ABSTRACT

Throughout his career as actor, adapter, and manager of the Drury Lane theater in London from 1747-76, David Garrick helped to popularize the notion of Shakespeare as a man of feeling during an age in which the Bard was becoming a national icon. Garrick produced twenty-six Shakespeare plays, adapted twenty-two of them for the stage, and performed seventeen roles in original and adapted versions of his plays at Drury Lane and other venues. He was particularly good at eliciting affective responses from audience members as a result of the depth of feeling he conveyed through his eyes, vocal intonations, bodily gestures, and choreographed movements on stage.
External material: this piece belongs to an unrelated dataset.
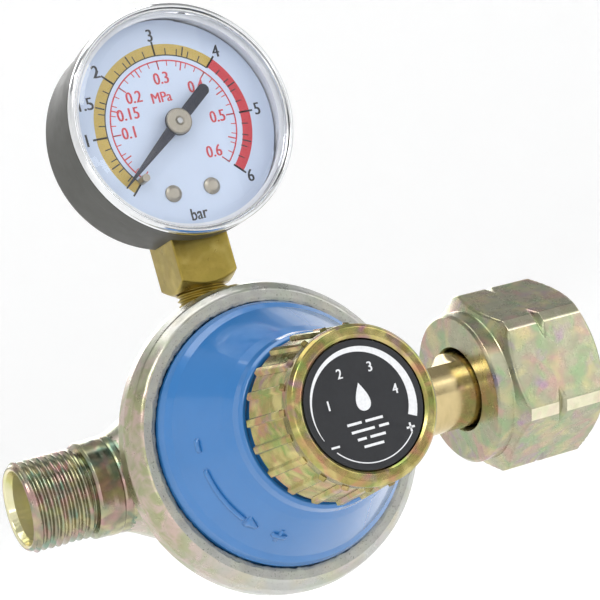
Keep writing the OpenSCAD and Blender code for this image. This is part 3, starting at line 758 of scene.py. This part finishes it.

His shedding of tears when performing roles ranging from King Lear to Leontes generated considerable revenue at the box office. As James Boswell recorded in his London journal in the early 1760s, he arrived two hours early to get a seat to see Garrick play the role of Lear: “I kept myself at a distance from all acquaintances, and got into a proper frame. Mr. Garrick gave me the most perfect satisfaction. I was fully moved, and I shed an abundance of tears.”74 Boswell’s journal entry highlights the increasing acceptability (and financial marketability) of weeping and wailing men close to the time when Garrick performed the role of teary-eyed Leontes in Florizel and Perdita in 1756.